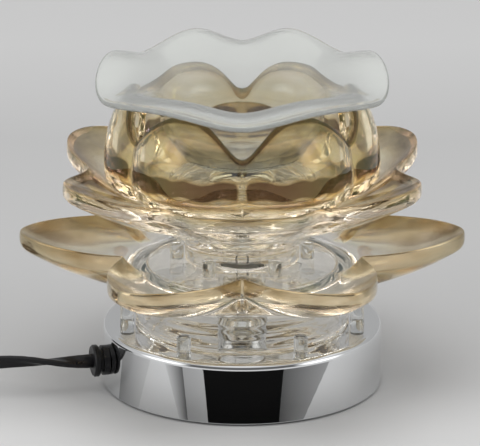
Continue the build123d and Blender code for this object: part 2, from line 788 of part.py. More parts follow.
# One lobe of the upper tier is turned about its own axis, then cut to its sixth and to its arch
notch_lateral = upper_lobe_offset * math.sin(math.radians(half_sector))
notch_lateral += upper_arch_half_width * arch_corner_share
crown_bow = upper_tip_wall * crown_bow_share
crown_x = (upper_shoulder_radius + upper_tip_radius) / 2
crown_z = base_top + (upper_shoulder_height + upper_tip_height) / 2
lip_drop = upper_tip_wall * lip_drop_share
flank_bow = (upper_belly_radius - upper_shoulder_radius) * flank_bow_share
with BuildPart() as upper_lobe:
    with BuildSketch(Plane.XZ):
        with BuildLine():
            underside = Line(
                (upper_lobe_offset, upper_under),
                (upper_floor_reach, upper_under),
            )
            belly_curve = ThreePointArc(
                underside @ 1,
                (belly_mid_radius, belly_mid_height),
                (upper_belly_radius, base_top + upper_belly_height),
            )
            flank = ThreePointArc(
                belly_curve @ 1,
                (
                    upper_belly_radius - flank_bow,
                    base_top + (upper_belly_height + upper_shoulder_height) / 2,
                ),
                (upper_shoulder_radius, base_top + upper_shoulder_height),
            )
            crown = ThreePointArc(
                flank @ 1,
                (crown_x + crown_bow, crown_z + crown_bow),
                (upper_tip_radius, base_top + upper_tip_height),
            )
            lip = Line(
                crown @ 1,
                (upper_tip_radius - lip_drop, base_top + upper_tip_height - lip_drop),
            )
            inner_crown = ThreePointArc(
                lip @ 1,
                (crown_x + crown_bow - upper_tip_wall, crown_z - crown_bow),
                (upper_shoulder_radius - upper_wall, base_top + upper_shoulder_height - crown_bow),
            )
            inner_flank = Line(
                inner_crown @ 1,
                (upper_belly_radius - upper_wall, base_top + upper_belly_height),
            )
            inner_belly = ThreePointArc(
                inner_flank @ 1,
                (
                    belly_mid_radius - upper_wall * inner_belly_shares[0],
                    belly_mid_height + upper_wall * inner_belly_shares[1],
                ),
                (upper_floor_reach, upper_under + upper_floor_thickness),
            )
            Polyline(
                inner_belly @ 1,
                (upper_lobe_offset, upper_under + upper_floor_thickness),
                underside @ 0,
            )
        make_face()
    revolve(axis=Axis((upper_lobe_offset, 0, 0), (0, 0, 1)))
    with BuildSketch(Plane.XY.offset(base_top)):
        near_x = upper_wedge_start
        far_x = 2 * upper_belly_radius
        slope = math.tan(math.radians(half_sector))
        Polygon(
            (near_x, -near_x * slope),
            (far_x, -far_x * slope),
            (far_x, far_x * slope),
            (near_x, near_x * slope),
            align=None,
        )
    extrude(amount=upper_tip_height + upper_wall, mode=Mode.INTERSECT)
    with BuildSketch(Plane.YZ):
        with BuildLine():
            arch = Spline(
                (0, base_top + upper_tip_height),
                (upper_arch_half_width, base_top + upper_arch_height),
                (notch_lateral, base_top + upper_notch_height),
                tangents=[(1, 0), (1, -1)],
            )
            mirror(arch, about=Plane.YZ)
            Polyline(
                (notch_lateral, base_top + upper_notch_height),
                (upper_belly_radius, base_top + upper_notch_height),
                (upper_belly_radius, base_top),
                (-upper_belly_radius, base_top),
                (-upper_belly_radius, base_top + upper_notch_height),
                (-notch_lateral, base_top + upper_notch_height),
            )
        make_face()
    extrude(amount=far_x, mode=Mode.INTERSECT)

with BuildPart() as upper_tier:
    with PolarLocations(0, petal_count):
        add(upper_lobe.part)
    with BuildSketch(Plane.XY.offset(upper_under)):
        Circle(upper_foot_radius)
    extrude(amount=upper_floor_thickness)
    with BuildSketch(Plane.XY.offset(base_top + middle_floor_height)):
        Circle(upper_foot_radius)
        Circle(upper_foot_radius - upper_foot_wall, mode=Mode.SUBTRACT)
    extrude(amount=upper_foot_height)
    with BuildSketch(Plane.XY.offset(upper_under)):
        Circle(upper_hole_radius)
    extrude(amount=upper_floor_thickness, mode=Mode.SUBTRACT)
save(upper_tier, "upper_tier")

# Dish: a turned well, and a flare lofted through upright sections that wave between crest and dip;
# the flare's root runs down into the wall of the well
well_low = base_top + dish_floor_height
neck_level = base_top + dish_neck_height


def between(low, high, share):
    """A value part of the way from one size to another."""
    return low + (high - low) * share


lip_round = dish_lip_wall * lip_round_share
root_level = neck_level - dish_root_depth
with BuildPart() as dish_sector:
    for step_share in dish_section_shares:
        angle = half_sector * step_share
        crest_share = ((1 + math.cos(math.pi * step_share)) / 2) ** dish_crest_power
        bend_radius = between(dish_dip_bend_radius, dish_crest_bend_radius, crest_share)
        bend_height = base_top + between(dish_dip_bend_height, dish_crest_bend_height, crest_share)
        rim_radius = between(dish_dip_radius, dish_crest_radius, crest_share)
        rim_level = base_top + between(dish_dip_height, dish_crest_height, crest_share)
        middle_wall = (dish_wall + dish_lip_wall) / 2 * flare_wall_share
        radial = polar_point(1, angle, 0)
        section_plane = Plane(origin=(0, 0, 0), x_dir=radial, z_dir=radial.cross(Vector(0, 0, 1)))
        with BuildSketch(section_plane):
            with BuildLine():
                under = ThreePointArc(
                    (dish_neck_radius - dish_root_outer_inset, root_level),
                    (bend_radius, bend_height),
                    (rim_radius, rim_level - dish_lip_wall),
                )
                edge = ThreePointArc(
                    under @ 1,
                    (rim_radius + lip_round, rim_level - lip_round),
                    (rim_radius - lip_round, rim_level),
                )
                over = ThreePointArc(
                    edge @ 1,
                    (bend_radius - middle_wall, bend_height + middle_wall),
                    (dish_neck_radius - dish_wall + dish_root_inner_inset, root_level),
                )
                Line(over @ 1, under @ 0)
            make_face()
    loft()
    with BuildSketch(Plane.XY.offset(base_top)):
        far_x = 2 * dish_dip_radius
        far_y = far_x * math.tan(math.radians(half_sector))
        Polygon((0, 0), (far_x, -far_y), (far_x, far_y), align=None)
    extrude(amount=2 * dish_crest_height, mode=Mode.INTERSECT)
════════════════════
◆ EXERCISE DESCRIPTION
Your answer should be a single number: how many lines of the material contain the word "from".

◆ OUTPUT BELOW
2